Reporting authority is unambiguous: every LE employee reports to an American supervisor, who in turn reports up the section chain. Performance is documented annually on the Employee Performance Report (EPR), distinct from the Foreign Service Employee Evaluation Report (EER). Grievances proceed under 3 FAM 4540 and, ultimately, to the Foreign Service Grievance Board only for matters within its jurisdiction; most LE disputes are resolved through the post's Human Resources Officer and, where applicable, host-country labor law.

The Privileges Gap

LE Staff who are nationals or permanent residents of the receiving State enjoy only the narrow immunity granted by VCDR Article 38(2) and Article 37(3) — immunity from jurisdiction "in respect of official acts performed in the exercise of their functions." They pay local income tax, are subject to local labor law, social security contributions, and criminal jurisdiction for any non-official act. Their salaries are set by the LCP wage survey conducted under Department of State Standardized Regulations (DSSR) Section 250, not by the GS or Foreign Service schedules.

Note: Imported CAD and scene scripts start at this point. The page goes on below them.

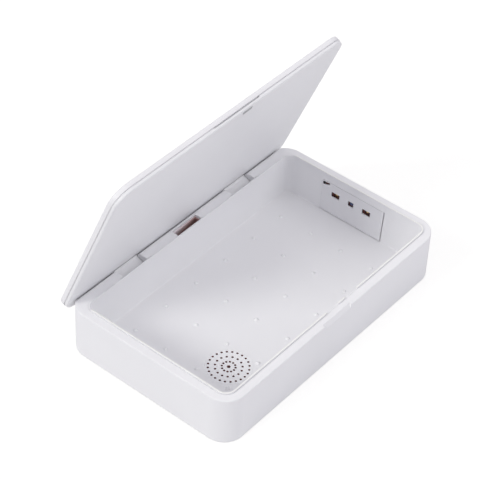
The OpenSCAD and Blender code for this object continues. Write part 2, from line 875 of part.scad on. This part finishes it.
// Inner half of the lid, the face that covers the tray
module lid_inner_panel() {
    edge = -seam_step - inner_edge_r;
    color(white)
        opened()
            difference() {
                union() {
                    ring_sweep(lid_l, lid_w, lid_r)
                        polygon(concat(
                            [[-lid_rim - seam_step, lid_z]],
                            arc(edge, lid_z + inner_edge_r, inner_edge_r, -90, 0),
                            [[-seam_step, seam_z], [-lid_rim - seam_step, seam_z]]));
                    translate([0, 0, lid_z])
                        rounded_plate(lid_l - lid_rim - seam_step, lid_w - lid_rim - seam_step,
                                      lid_r - (lid_rim + seam_step) / 2, skin_t);
                }
                // Deeper seam for a fingernail
                block([-pry_l / 2, -lid_w / 2 - 1, seam_z - pry_h],
                      [pry_l / 2, -lid_w / 2 + seam_step + 0.9, seam_z + 1]);
                catch_box(fit, lid_z - 1, lid_z - 0.3 + magnet_t);
            }
}

// Outline of the catch magnet in the closed lid
module catch_box(grow, z0, z1) {
    y = -body_w / 2 + land_w - catch_w / 2 - 0.3;
    block([catch_x - catch_l / 2 - grow, y - catch_w / 2 - grow, z0],
          [catch_x + catch_l / 2 + grow, y + catch_w / 2 + grow, z1]);
}

module catch_magnet() {
    color("#8a8a8c")
        opened()
            catch_box(0, lid_z - 0.3, lid_z - 0.3 + magnet_t);
}

// Magnet above the pocket's sensor, inside the lid
module sensor_magnet() {
    color("#8a8a8c")
        opened()
            translate([slot_x, body_w / 2 - rear_land_w + slot_w / 2 - 1, lid_z + skin_t])
                cylinder(h = magnet_t, r = 2.5);
}

base_shell();
inner_tray();
bottom_cover();
rubber_feet();
cover_screws();
scent_grille();
scent_cup();
scent_pad();
uv_panel();
uv_led_board();
uv_leds();
light_sensor();
main_board();
usb_inlet();
led_lead();
button_board();
button_switch();
status_light();
start_button();
slot_liner();
lid_sensor();
strike_plate();
hinge_pins();
hinge_arm_left();
hinge_arm_right();
lid_shell();
lid_inner_panel();
catch_magnet();
sensor_magnet();
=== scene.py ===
"""Looks of the phone sanitizer box: white satin mouldings, small electronics, plain studio."""
import json
import math

import bmesh
import bpy
from mathutils import Matrix, Vector


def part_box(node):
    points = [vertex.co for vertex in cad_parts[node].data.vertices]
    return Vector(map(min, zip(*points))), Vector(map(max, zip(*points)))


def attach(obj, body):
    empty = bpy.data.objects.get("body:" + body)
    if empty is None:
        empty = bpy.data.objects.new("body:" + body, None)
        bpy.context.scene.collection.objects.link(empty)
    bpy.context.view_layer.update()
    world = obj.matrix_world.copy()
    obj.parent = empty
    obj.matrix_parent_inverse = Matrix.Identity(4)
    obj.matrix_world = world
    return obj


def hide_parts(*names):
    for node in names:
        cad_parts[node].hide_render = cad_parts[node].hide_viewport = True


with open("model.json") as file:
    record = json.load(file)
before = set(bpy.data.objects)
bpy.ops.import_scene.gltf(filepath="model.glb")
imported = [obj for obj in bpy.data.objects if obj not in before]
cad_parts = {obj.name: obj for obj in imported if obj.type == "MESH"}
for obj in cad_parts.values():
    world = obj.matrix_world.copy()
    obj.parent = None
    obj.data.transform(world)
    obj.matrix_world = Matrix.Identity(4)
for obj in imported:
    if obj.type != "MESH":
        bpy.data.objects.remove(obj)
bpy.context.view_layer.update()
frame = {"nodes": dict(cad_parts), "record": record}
nodes = frame["nodes"]

MM = 0.001

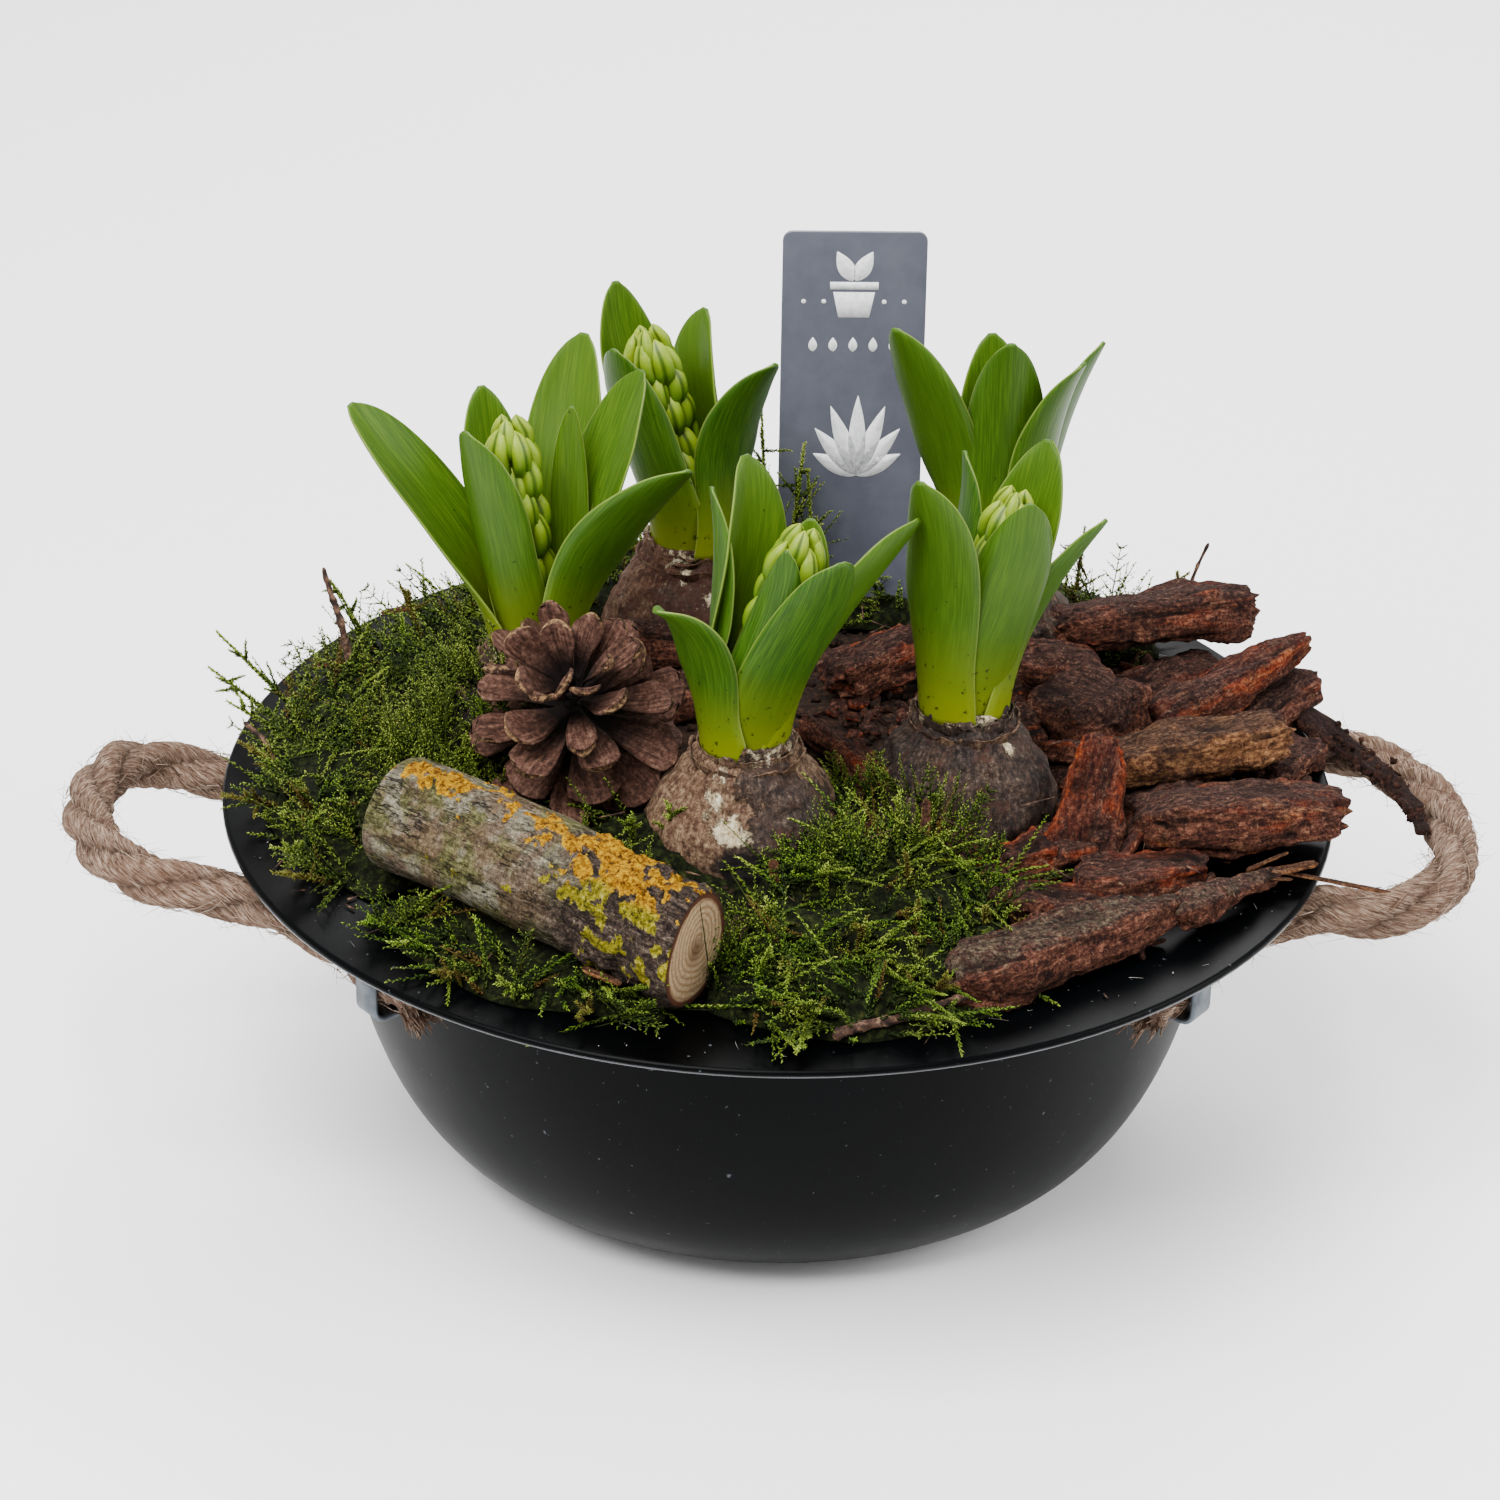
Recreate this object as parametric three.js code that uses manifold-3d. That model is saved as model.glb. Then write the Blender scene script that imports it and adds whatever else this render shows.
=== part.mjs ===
// A planted bowl of forced hyacinths: a black sheet steel bowl with two jute rope handles, five
// sprouting bulbs, a pine cone, a lichened branch, bark chips, moss and a plant label.
// Units are millimetres, +Z is up, and the origin is the centre of the bowl's flat base.

import * as THREE from 'three';
import { mergeVertices } from 'three/addons/utils/BufferGeometryUtils.js';
import Module from 'manifold-3d';

const wasm = await Module();
wasm.setup();

// Driving dimensions

const CLEARANCE = 0.3;      // air between neighbours that touch or press on each other
const HEIGHT = 110;         // bowl base to rim plane
const BASE_RADIUS = 56;     // flat foot of the bowl
const MOUTH_RADIUS = 129;   // wall radius just under the rim
const LIP_RADIUS = 131;     // where the flat rim begins
const RIM_RADIUS = 160;     // outer edge of the rim
const WALL = 1.6;           // steel and its coating
const BEAD = 2.4;           // rolled edge of the rim, depth below the rim plane
const SWELL = 0.58;         // exponent of the wall's curve

const ROPE_RADIUS = 7.5;
const ROPE_STEPS = 26;
const ROPE_HEIGHT = 92;     // rope centre above the base where it is clipped to the wall
const STRAP_WIDTH = 9;
const STRAP_GAUGE = 1.6;
const STRAP_FOOT = 6.5;     // how far the strap's feet reach up and down the wall
const STRAP_BEND = 4;       // its bends, measured on the outside

const BULB_RADIUS = 28;
const BULB_TOP = 26;        // bulb's widest level to its neck
const SHEATH_RADIUS = 13;   // leaf bases where they leave the bulb
const LEAF_GAUGE = 1.1;     // leaf thickness on its midrib
const STALK_RADIUS = 4;     // flower stalk
const SHEATH_HEIGHT = 16;   // closed part of the shoot above the neck
const WHORL_PITCH = 9;      // from one whorl of buds to the next
const BUD_REACH = 10.4;     // tip of a bud from the middle of the spike

const SOIL_TOP = 124;       // crown of the fill in the middle of the bowl
const SOIL_FALL = 14;       // how far it drops to the rim plane near the wall
const SOIL_RADIUS = 105;    // where it reaches the rim plane
const CHIP_MOUND = 4;       // extra fill under the bark chips
const MOSS_EDGE = 152;      // how far moss creeps out over the flat rim

const LABEL = { width: 43, length: 140, gauge: 1.2, corner: 3 };

const COLOURS = {
  bowl: 0x14171c, strap: 0x9aa0a6, rope: 0xa98c6a, soil: 0x2c2019, bulb: 0x6f5448, leaf: 0x5a9a22,
  bud: 0xa9bd45, cone: 0x6d4437, branch: 0x8a8775, bark: 0x6b3a28, moss: 0x4f6a26, label: 0x54566a,
};

// Where things grow and lie: positions in mm, angles in degrees, turns measured from +X.
// A leaf is given by the turn it grows to, how far its tip reaches out and rises above the neck of
// the bulb, its width, how far its tip leans out from upright, and which way its outer face looks
// where the blade is twisted. A spike has a number of whorls below its top and a height.

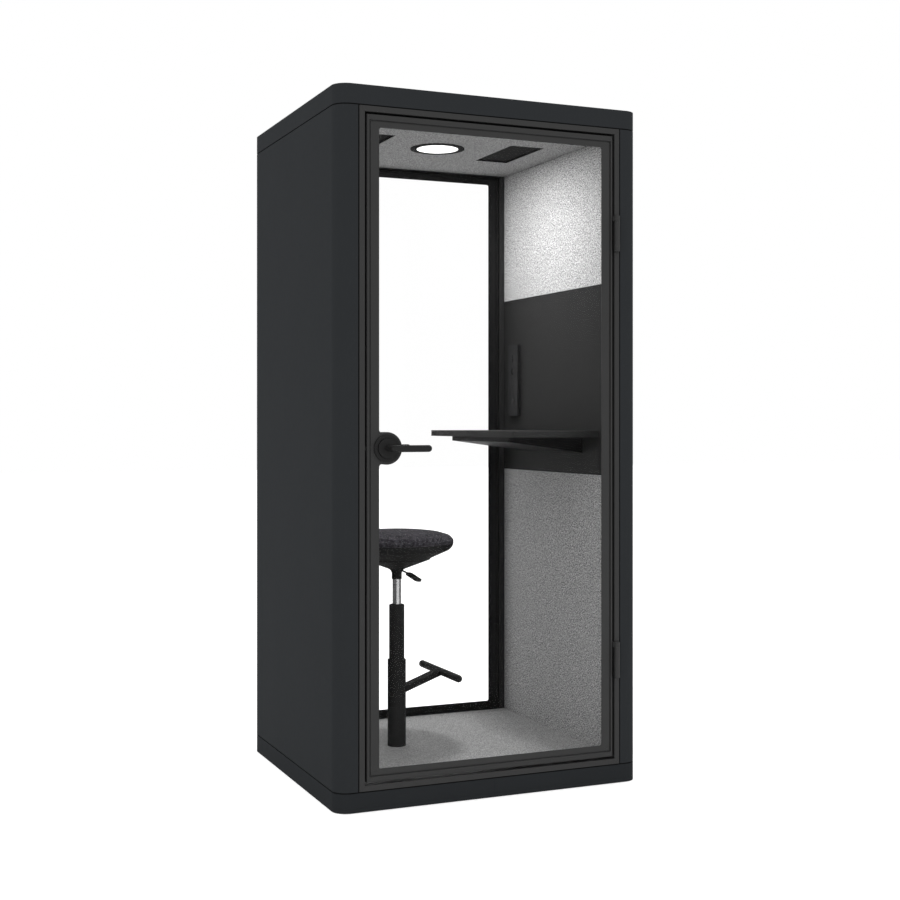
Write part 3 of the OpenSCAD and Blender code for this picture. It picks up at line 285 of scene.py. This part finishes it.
def melange_cloth(name, dark, light, warm):
    """Woven wool: threads over and under on the piece's own UV map, fibres and darker slubs."""
    material, tree = new_material(name)
    thread = 1.5 * MM
    flat = add(tree, "ShaderNodeUVMap", uv_map="weave").outputs["UV"]
    weave = []
    for direction in ("X", "Y"):
        inputs = {"Vector": flat, "Scale": 0.5 / thread, "Distortion": 0.6, "Detail": 1.0}
        weave.append(add(tree, "ShaderNodeTexWave", inputs, wave_type="BANDS",
                         bands_direction=direction).outputs["Fac"])
    over = calculate(tree, "MULTIPLY", *weave)
    fibres = noise(tree, place(tree), 1.3 * MM, 3.0, 0.75)
    slubs = place(tree, (1, 0.3, 1))
    flecks = noise(tree, slubs, 7 * MM, 3.0, 0.7)
    patches = noise(tree, slubs, 12 * MM, 3.0, 0.7)
    base = mix_tones(tree, remap(tree, fibres, 0.0, 1.0, 0.36, 0.68), dark, light)
    base = mix_tones(tree, remap(tree, flecks, 0.0, 0.8, 0.5, 0.57), base, shade(dark, 0.75))
    base = mix_tones(tree, remap(tree, patches, 0.0, 0.8, 0.5, 0.58), base, warm)
    base = mix_tones(tree, remap(tree, over, 0.25, 0.0), base, shade(dark, 0.6))
    rise = calculate(tree, "ADD", over, fibres)
    surface(tree, {
        "Base Color": base,
        "Roughness": 0.92,
        "Specular IOR Level": 0.04,
        "Sheen Weight": 0.06,
        "Sheen Roughness": 0.5,
        "Normal": bump(tree, rise, 0.5 * MM, 0.7),
    })
    return material


CHARCOAL = tone(48, 50, 52)
GRAPHITE = tone(50, 50, 50)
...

This structural asymmetry creates the central management challenge of any embassy: LE Staff hold the institutional memory — many serve 20 to 40 years at a single post — while American officers rotate on two- or three-year tours under 3 FAM 2440. The Political Counselor who arrives in Cairo in August knows less about Egyptian parliamentary factions on day one than the FSN-10 Political Specialist who has briefed eleven predecessors. Tradecraft requires acknowledging this inversion of formal hierarchy and informal expertise.